* Data for this task

# # # # # # #

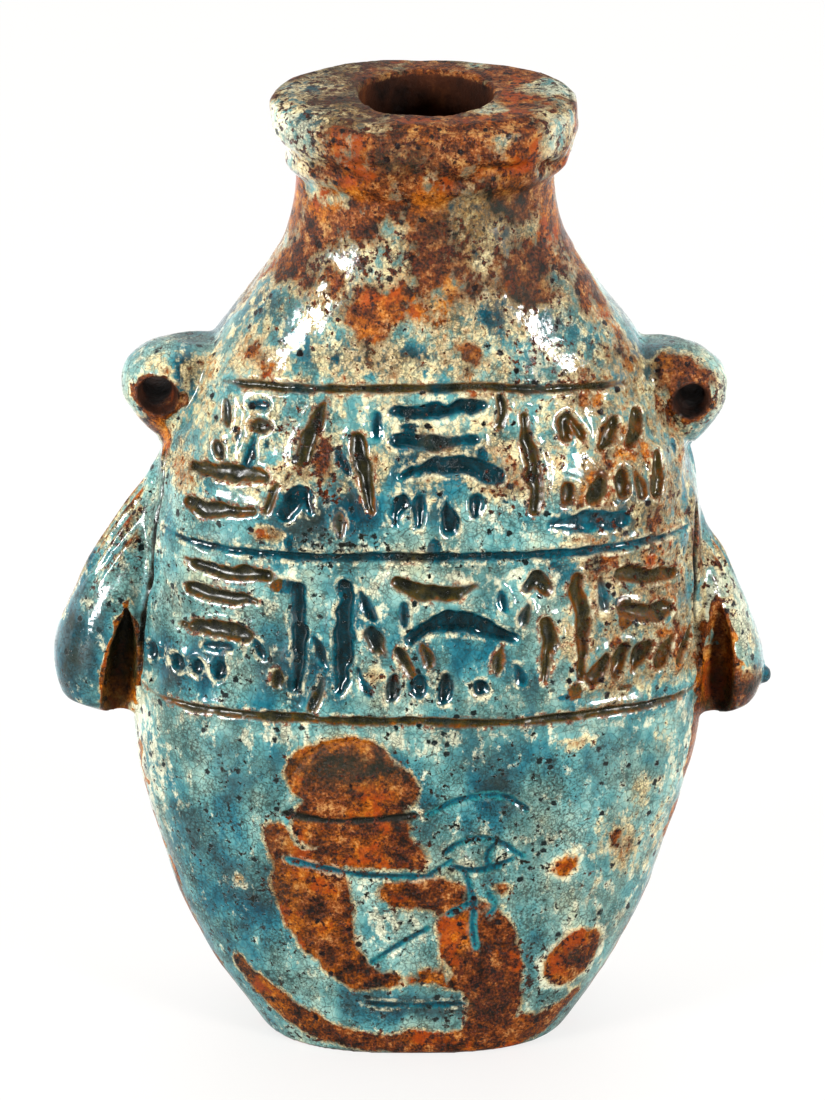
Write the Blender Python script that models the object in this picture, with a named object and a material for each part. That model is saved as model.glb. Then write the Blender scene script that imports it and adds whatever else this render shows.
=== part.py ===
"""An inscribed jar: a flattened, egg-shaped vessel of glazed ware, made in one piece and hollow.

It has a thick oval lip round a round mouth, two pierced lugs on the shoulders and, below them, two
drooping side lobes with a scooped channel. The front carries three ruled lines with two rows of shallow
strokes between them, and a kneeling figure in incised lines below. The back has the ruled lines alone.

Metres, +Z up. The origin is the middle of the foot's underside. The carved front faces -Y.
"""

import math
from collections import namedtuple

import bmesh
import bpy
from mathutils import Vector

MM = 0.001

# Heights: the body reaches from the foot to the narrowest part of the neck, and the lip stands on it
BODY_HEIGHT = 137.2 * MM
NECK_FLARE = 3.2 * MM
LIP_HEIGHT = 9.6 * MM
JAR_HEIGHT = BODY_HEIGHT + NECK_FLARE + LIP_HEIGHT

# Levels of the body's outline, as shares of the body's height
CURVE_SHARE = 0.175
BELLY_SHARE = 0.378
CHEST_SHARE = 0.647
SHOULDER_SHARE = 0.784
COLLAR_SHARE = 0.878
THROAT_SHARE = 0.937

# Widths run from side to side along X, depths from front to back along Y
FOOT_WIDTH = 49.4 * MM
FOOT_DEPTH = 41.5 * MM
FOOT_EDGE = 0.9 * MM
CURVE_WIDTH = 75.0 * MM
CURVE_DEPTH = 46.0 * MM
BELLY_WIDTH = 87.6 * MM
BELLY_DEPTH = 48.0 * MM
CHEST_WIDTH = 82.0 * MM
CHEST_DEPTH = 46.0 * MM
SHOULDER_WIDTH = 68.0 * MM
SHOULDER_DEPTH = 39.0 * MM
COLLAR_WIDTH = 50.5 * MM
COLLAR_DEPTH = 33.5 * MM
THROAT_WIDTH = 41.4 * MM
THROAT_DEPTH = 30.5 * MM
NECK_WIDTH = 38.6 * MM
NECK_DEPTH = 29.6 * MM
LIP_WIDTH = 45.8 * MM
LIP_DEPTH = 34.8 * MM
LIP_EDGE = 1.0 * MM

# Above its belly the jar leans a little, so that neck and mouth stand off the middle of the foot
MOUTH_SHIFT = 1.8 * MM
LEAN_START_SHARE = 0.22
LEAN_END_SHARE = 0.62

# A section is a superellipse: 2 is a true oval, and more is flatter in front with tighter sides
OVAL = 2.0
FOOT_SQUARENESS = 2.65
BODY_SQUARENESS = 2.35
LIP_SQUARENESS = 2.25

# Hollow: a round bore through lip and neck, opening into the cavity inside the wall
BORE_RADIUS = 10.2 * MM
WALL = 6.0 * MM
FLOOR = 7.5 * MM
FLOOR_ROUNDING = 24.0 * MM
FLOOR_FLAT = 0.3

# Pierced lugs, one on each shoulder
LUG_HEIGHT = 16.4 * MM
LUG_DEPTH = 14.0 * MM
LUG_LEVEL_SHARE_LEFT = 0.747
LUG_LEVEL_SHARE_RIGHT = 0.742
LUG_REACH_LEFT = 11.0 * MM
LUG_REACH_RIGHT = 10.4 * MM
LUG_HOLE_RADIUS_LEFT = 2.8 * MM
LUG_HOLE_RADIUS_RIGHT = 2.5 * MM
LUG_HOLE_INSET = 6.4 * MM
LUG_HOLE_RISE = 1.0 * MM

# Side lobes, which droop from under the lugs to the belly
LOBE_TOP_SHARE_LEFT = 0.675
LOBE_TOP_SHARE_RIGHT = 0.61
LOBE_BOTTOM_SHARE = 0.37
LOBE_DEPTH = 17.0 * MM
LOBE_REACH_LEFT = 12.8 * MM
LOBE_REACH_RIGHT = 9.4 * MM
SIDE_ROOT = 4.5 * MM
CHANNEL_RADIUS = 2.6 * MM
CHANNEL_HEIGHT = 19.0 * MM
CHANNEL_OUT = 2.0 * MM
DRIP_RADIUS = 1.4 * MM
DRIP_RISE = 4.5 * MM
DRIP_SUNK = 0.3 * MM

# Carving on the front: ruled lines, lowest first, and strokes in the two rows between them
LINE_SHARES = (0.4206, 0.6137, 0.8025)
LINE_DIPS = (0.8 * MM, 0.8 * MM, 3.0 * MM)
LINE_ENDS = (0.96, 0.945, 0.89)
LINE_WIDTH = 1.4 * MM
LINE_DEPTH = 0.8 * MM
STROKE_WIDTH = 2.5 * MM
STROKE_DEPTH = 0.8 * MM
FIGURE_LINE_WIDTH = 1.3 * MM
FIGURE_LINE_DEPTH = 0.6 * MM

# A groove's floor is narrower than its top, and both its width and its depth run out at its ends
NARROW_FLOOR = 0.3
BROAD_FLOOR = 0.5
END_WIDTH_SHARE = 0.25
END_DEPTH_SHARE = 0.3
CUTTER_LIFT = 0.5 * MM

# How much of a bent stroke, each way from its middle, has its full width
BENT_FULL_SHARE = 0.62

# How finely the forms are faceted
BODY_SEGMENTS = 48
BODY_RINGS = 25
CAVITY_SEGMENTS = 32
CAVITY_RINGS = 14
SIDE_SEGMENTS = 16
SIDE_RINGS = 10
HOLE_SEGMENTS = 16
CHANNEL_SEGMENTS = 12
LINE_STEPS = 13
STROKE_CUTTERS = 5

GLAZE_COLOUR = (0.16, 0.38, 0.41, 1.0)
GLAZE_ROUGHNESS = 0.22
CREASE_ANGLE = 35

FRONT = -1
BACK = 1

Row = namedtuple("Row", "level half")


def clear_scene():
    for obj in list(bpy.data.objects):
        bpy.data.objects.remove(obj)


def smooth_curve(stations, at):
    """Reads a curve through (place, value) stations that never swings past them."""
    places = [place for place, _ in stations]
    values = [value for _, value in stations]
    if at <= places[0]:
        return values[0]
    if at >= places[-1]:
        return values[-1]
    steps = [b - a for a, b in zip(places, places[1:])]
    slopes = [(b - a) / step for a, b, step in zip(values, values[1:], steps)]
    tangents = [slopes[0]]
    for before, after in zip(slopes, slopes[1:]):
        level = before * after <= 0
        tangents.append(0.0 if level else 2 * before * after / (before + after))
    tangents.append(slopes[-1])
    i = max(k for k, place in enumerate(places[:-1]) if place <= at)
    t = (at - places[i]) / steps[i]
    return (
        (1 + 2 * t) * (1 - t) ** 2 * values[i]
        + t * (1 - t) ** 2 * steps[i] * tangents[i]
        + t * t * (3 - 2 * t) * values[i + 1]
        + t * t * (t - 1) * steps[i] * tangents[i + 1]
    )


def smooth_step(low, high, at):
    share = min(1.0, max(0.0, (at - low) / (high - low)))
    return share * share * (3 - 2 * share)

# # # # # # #

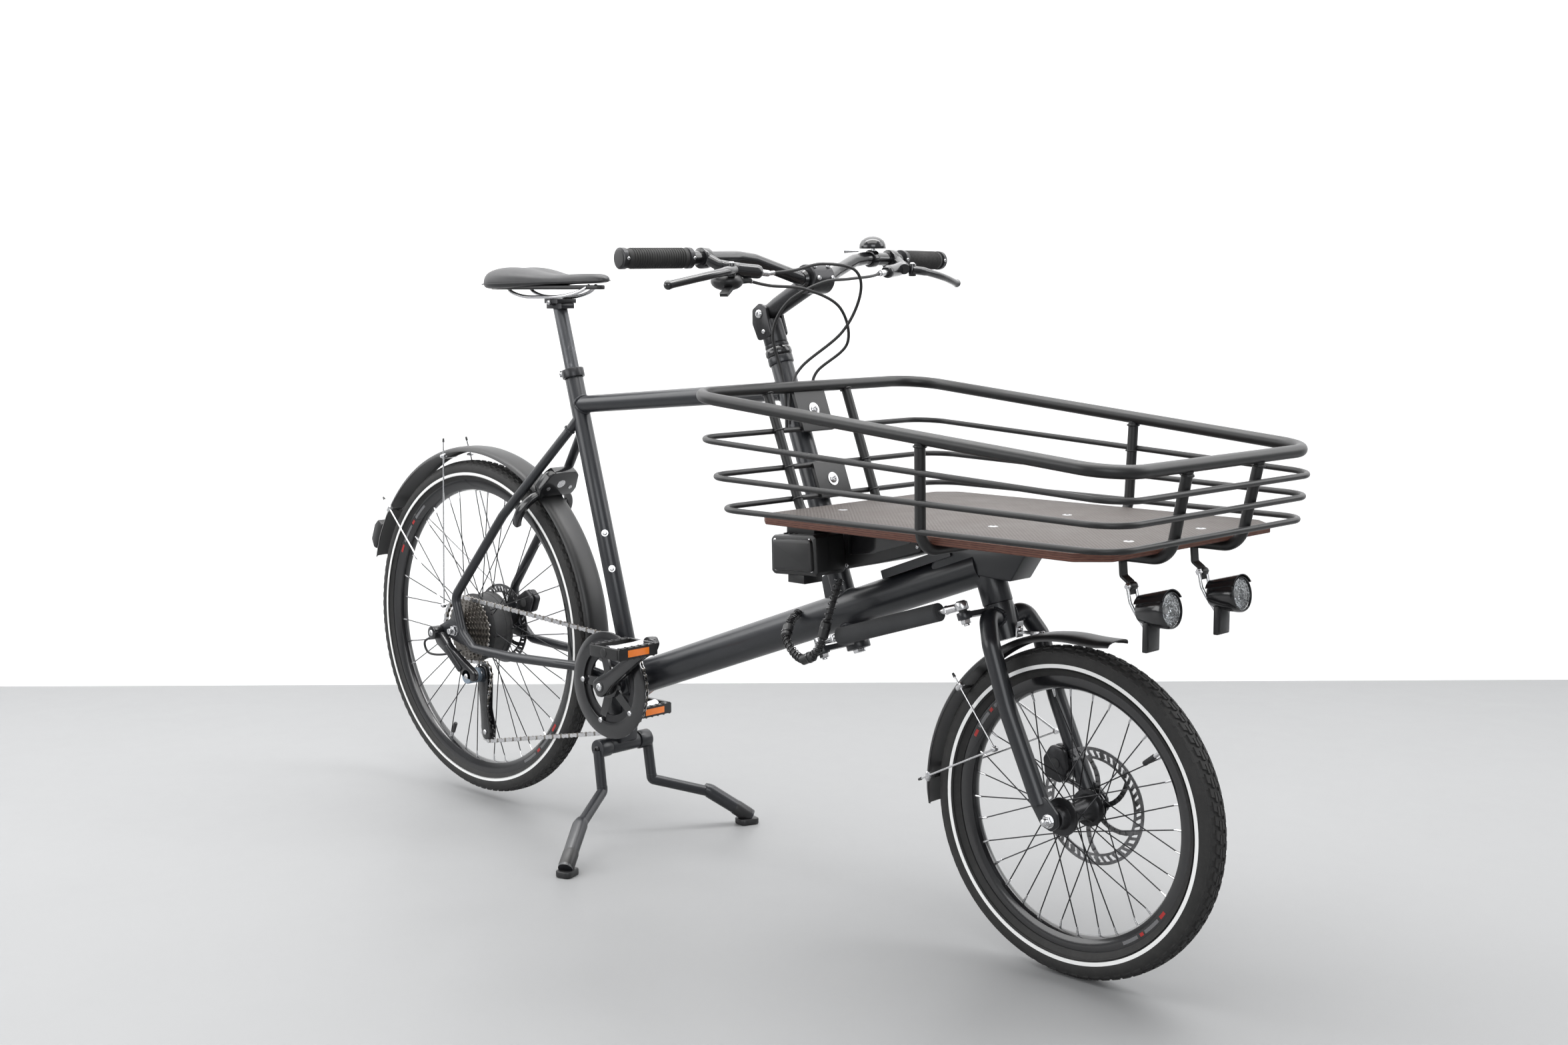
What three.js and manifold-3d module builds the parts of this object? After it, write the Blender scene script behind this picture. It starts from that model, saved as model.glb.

# # # # # # #

Search the entries for the word "script" and gather every line where it appears.

Write the Blender Python script that models the object in this picture, with a named object and a material for each part. That model is saved as model.glb. Then write the Blender scene script that imports it and adds whatever else this render shows.
What three.js and manifold-3d module builds the parts of this object? After it, write the Blender scene script behind this picture. It starts from that model, saved as model.glb.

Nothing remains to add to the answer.